Authorized but unissued shares. The authorized but unissued shares of our common stock and our preferred stock are available for future issuance without any further vote or action by our stockholders. These additional shares may be utilized for a variety of corporate purposes, including future public offerings to raise additional capital, corporate acquisitions and employee benefit plans. The existence of authorized but unissued shares of our common stock and our preferred stock could render more difficult or discourage an attempt to obtain control over us by means of a proxy contest, tender offer, merger or otherwise.

Stockholder action; advance notification of stockholder nominations and proposals. Our amended and restated certificate of incorporation and amended and restated bylaws require that any action required or permitted to be taken by our stockholders must be effected at a duly called annual or special meeting of stockholders and may not be effected by a consent in writing.

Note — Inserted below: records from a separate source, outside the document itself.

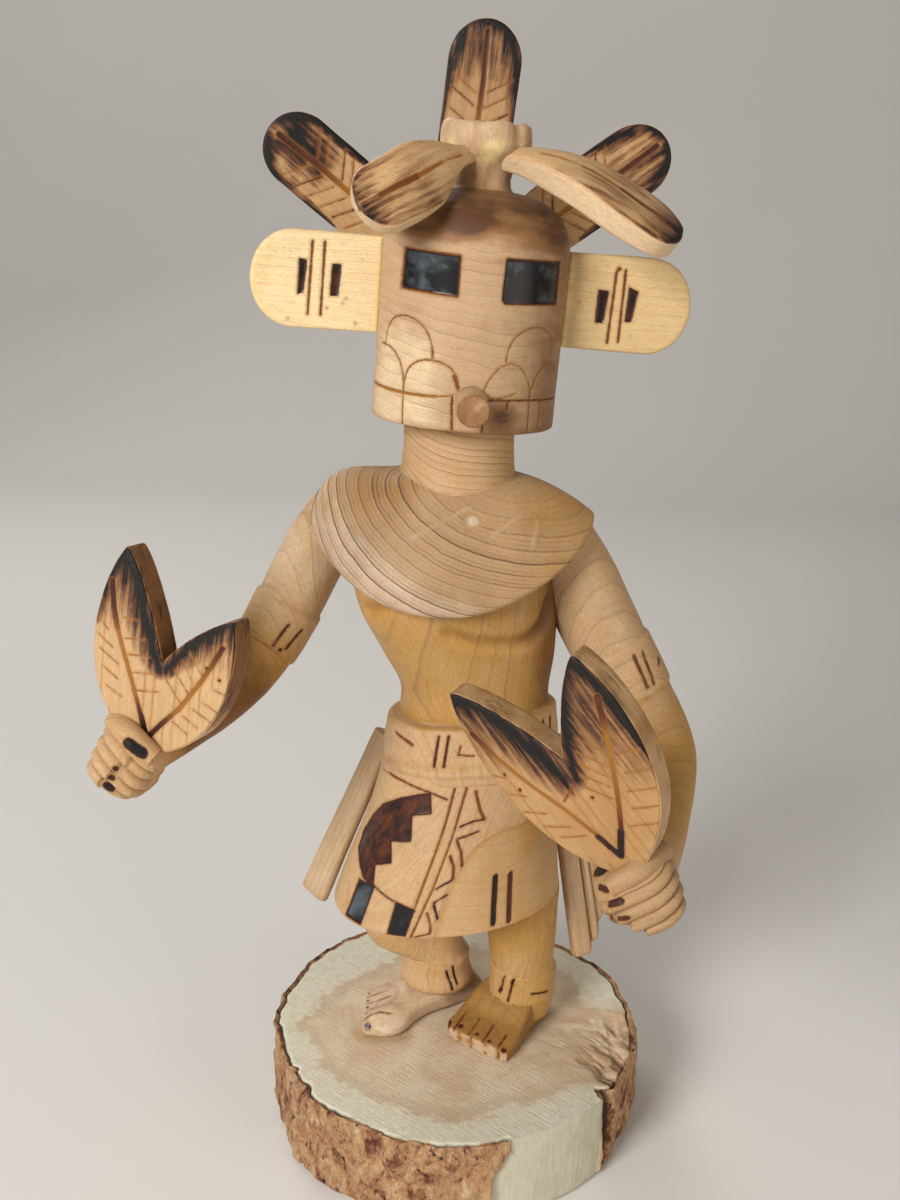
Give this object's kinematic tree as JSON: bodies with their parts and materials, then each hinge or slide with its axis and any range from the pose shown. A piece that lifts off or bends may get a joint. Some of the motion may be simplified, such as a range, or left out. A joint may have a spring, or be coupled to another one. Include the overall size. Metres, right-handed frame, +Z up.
{
  "type": "carved wooden kachina doll",
  "caption": "Carved cottonwood-style figure in a case mask with flat ears and a crest of wooden feathers, holding split feather plates, standing on a slice of log.",
  "frame": {"origin": "centre of the log slice's underside, on the surface the doll stands on", "axes": "+Z up the figure, -Y the way the mask faces, +X towards the doll's left hand"},
  "size_m": [0.1287, 0.0987, 0.2525],
  "materials": {
    "bark_slice": "sawn pale wood with rough red-brown bark round the rim",
    "figure_wood": "knife-carved honey-coloured wood under a thin satin varnish",
    "mask_wood": "sanded tan wood with burnt eyes and incised lines",
    "ear_wood": "pale yellow pine with burnt strokes",
    "feather_wood": "tan wood, scored and scorched dark at the tips",
    "sash_wood": "plain split wood, unvarnished"
  },
  "bodies": {
    "root": {"log_slice_base": "bark_slice", "carved_figure": "figure_wood", "right_arm": "figure_wood", "left_arm": "figure_wood", "right_hand_feathers": "feather_wood", "left_hand_feathers": "feather_wood", "case_mask": "mask_wood", "snout": "mask_wood", "crown_peg": "mask_wood", "right_ear": "ear_wood", "left_ear": "ear_wood", "fan_feather_right": "feather_wood", "fan_feather_middle": "feather_wood", "fan_feather_left": "feather_wood", "brow_feather_right": "feather_wood", "brow_feather_left": "feather_wood", "right_hip_sash": "sash_wood", "left_hip_sash": "sash_wood"}
  },
  "joints": []
}
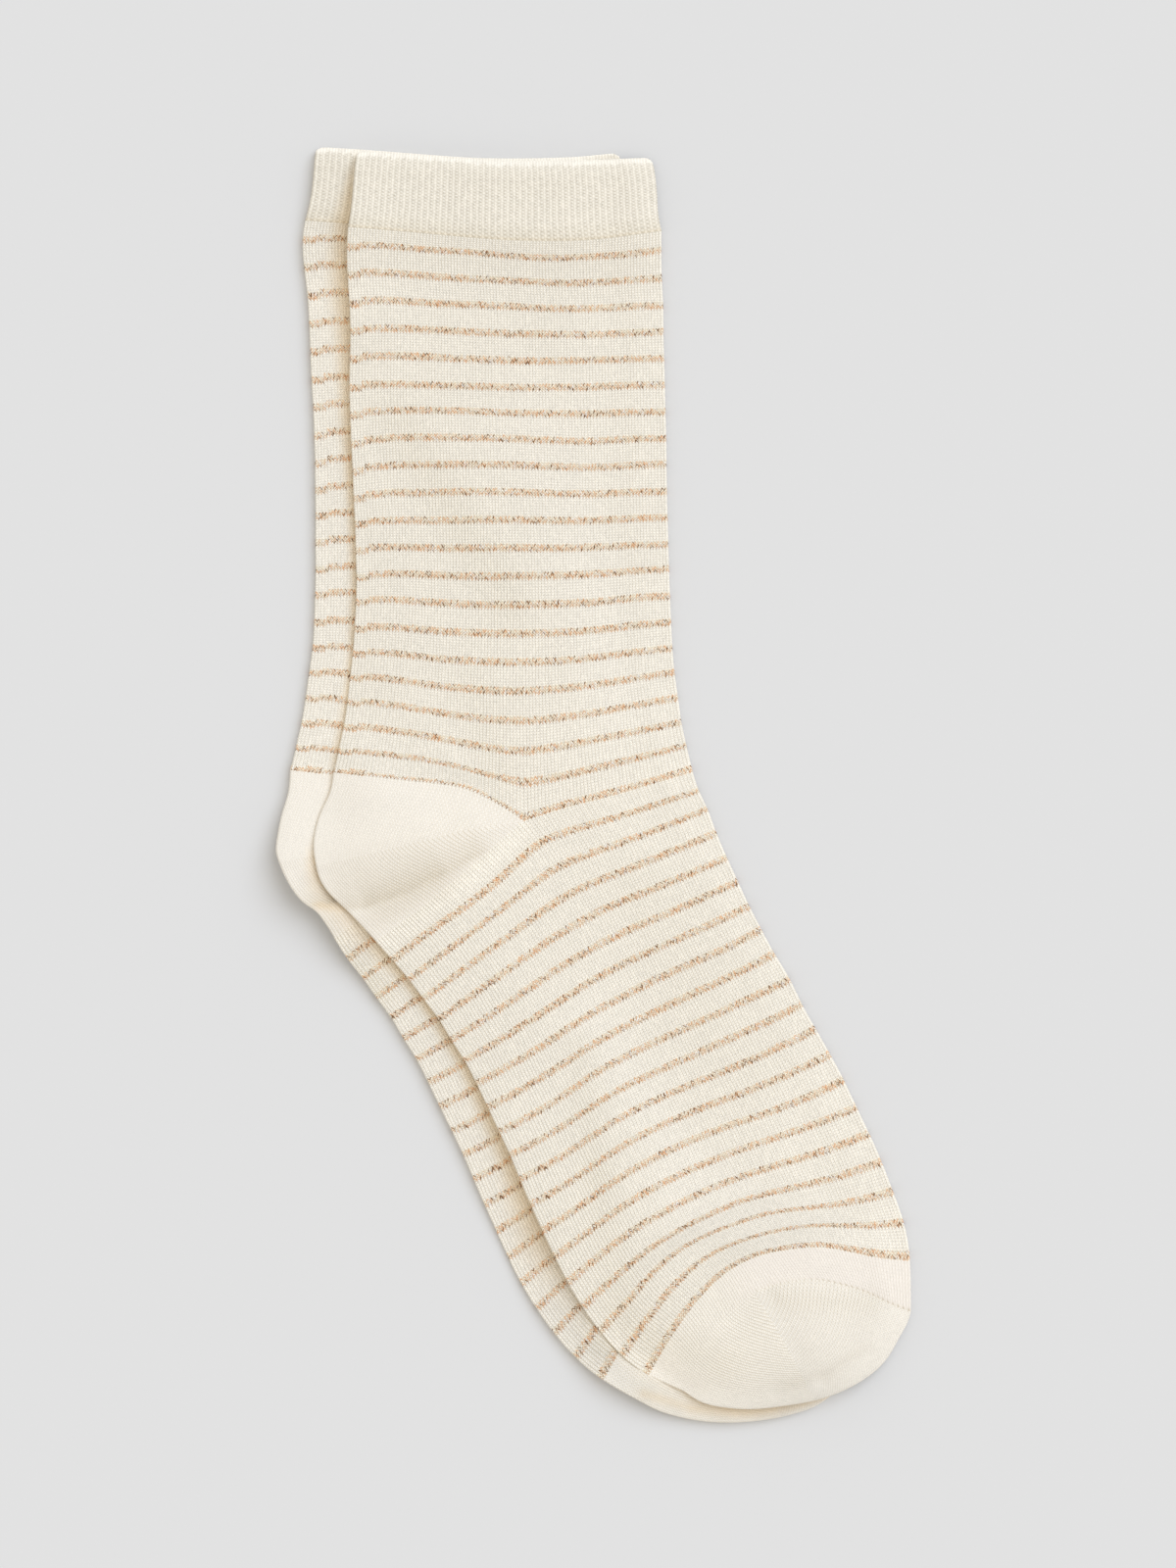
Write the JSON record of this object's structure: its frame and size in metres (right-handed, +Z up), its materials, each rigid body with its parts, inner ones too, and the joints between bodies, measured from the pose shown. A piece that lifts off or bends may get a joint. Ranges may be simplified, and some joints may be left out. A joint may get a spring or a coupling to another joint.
{
  "type": "pair of socks",
  "caption": "Pair of fine-knit crew socks laid flat in side view, one over the other, cream with thin gold-brown lurex stripes and plain cuffs, heels and toes.",
  "frame": {"origin": "on the table, under the middle of the pair's bounding box", "axes": "+Y along the legs towards the cuffs, +X towards the instep side, +Z up from the table through the flattened layers"},
  "size_m": [0.1844, 0.37, 0.0088],
  "materials": {
    "cuff_welt": "matt doubled fine rib knit, warm cream",
    "striped_knit": "matt fine plain knit, warm cream with thin gold-brown lurex stripes",
    "heel_knit": "matt fine plain knit, light cream",
    "toe_knit": "matt fine plain knit, cream"
  },
  "bodies": {
    "root": {"lower_sock_cuff": "cuff_welt", "lower_sock_leg": "striped_knit", "lower_sock_heel": "heel_knit", "lower_sock_foot": "striped_knit", "lower_sock_toe": "toe_knit", "upper_sock_cuff": "cuff_welt", "upper_sock_leg": "striped_knit", "upper_sock_heel": "heel_knit", "upper_sock_foot": "striped_knit", "upper_sock_toe": "toe_knit"}
  },
  "joints": []
}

Our amended and restated certificate of incorporation also requires that special meetings of stockholders be called only by a majority of our board of directors. In addition, our amended and restated bylaws provide that candidates for director may be nominated and other business brought before an annual meeting only by the board of directors or by a stockholder who gives written notice to us no later than 90 days prior to nor earlier than 120 days prior to the first anniversary of the last annual meeting of stockholders. These provisions may have the effect of deterring unsolicited offers to acquire our company or delaying changes in control of our management, which could depress the market price of our common stock.

Stockholder action by written consent. The DGCL provides that, unless otherwise stated in a corporation’s certificate of incorporation, the stockholders may act by written consent without a meeting. Our amended and restated certificate of incorporation provides that any action required or permitted to be taken by our stockholders at an annual meeting or special meeting of the stockholders may only be taken at an annual or special meeting before which it is properly brought, and not by written consent without a meeting.

Special meeting of stockholders and advance notice requirements for stockholder proposals. Our amended and restated certificate of incorporation and amended and restated bylaws provide that, except as otherwise required by law, special meetings of the stockholders can only be called upon the request of a majority of our board of directors or, at the request of RC II WS so long as RC II WS (or its affiliates) owns at least 10% of the voting power of all outstanding shares of our common stock.

In addition, our amended and restated bylaws require advance notice procedures for stockholder proposals to be brought before an annual meeting of the stockholders, including the nomination of directors. Stockholders at an annual meeting may only consider the proposals specified in the notice of meeting or brought before the meeting by or at the direction of the board of directors, or by a stockholder of record on the record date for the meeting, who is entitled to vote at the meeting and who has delivered a timely written notice in proper form to our secretary, of the stockholder’s intention to bring such business before the meeting.

These provisions could have the effect of delaying until the next stockholder meeting any stockholder actions, even if they are favored by the holders of a majority of our outstanding voting securities.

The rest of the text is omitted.